┌──

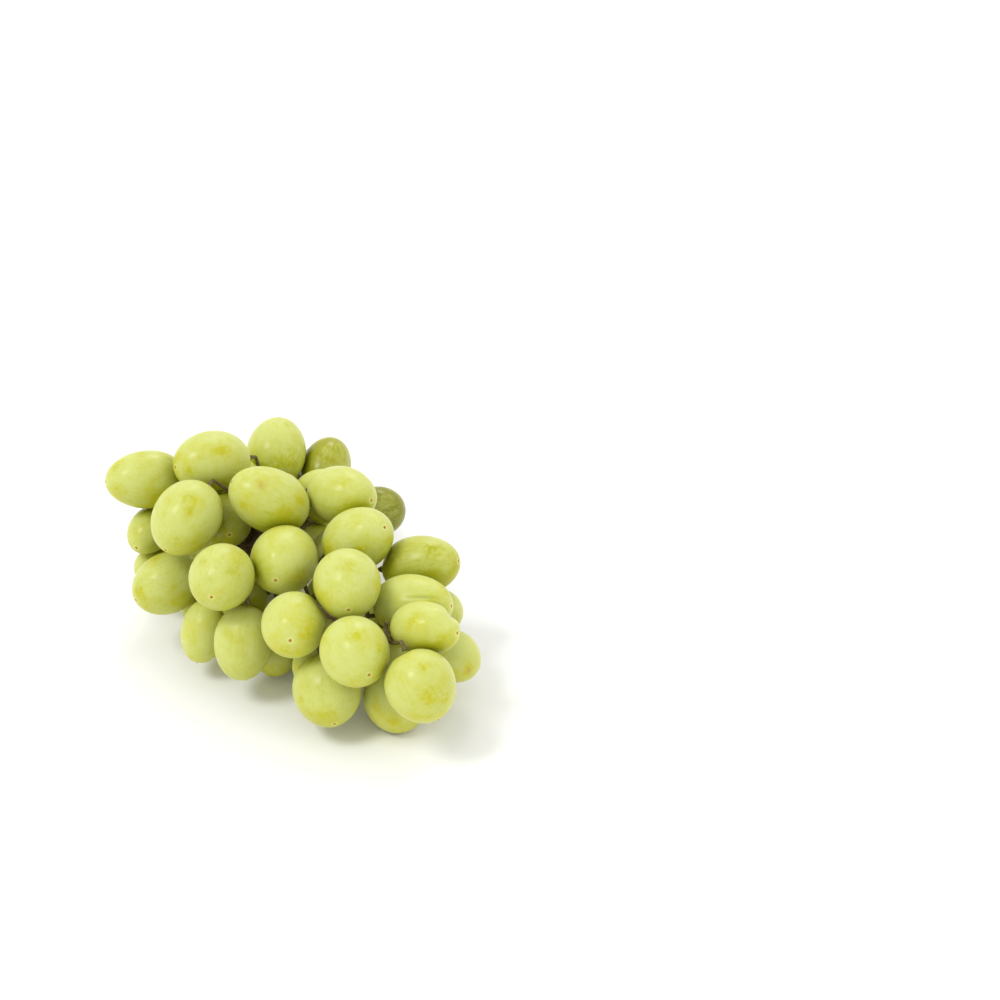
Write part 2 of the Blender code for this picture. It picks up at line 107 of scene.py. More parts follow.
# Colours that go with the skin's and the bark's own
PALE_FRECKLE = (0.66, 0.66, 0.24)
DARK_PORE = (0.34, 0.37, 0.04)
TIP_RING = (0.76, 0.74, 0.26)
CORK = (0.46, 0.29, 0.05)
GROOVE = (0.05, 0.03, 0.014)
CORKY_WART = (0.34, 0.24, 0.12)
WORN_BARK = (0.36, 0.28, 0.15)
PITH = (0.28, 0.19, 0.09)

# The stem's bark
MERGE = 1e-6           # corners closer than this, in metres, are one
SMOOTHING = (0.5, 7)   # strength and rounds of the smoothing of the stem's joins
AXIS_REACH = 4.5       # corners within this of each other lie on one length of stem
GRAIN_STRETCH = 0.12   # the grain's closeness along the stem, as a part of that across it
RIDGES = (1.1, 0.24)   # length of the waves in the bark, and their share of the relief
WARTS = (1.6, 0.72)    # the same for warts
LUMPS = (6.0, 0.28)    # and for broad lumps
WART_WAVES = 40        # waves that are added up for the warts
WART_START = 1.0       # only the tops of the waves above this are warts
WART_TOP = 1.5         # and no wart is higher than this
GREEN_REACH = 9.0      # the pedicels' green is gone a little further than this from a berry
CUT_DEPTH = 0.8        # how deep the cut end's pale wood shows

# The stage: places in metres
KEY_PLACE = (-1.3, -1.0, 2.5)
FILL_PLACE = (1.8, -1.2, 1.6)
BACK_PLACE = (0.4, 2.3, 2.2)
CAMERA_PLACE = (0.07585, -0.55691, 0.38394)
CAMERA_TILT = 60       # degrees from straight down
SENSOR = 36.0          # millimetres
FLOOR_SIDES = 96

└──

• **What the task asks**:
Return nothing but the lines from the first line of the listing through the line with "PITH = (0.28, 0.19, 0.09)", please, keeping every one of them unchanged.

• **Written reply**:
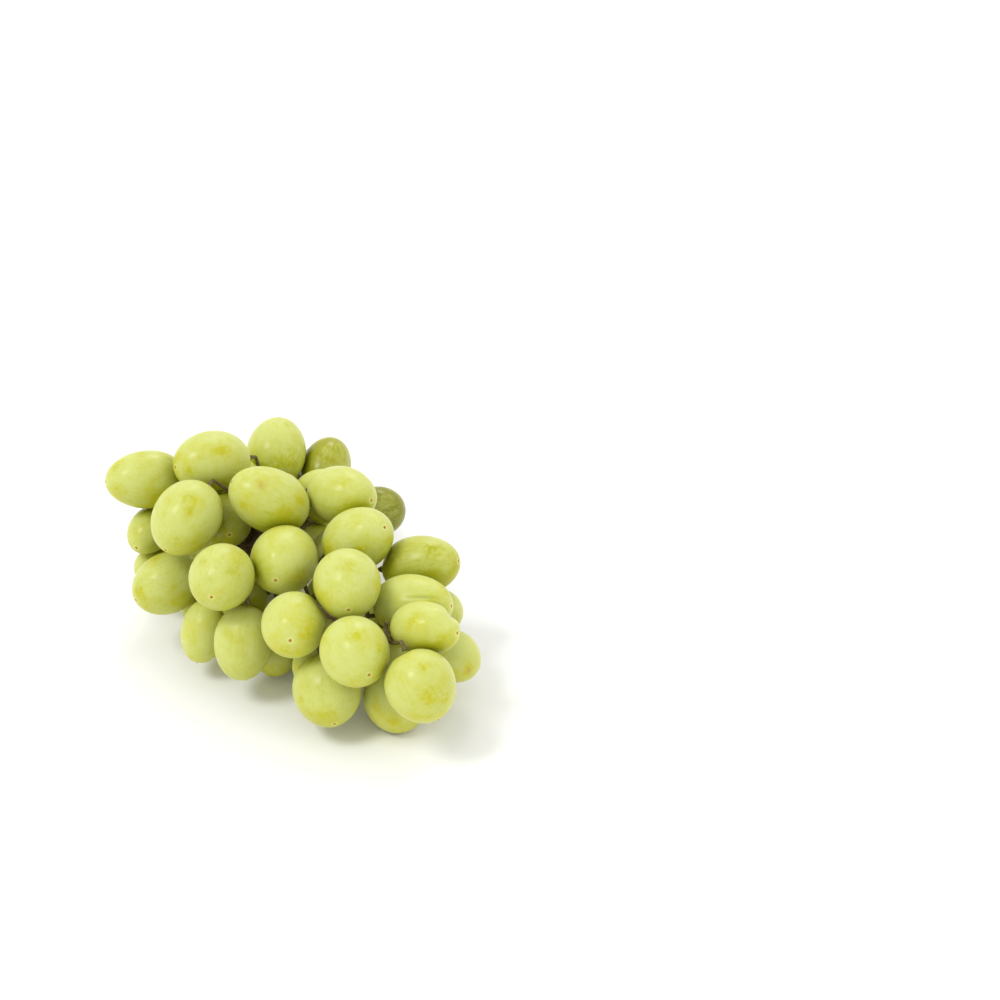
Write part 2 of the Blender code for this picture. It picks up at line 107 of scene.py. More parts follow.
# Colours that go with the skin's and the bark's own
PALE_FRECKLE = (0.66, 0.66, 0.24)
DARK_PORE = (0.34, 0.37, 0.04)
TIP_RING = (0.76, 0.74, 0.26)
CORK = (0.46, 0.29, 0.05)
GROOVE = (0.05, 0.03, 0.014)
CORKY_WART = (0.34, 0.24, 0.12)
WORN_BARK = (0.36, 0.28, 0.15)
PITH = (0.28, 0.19, 0.09)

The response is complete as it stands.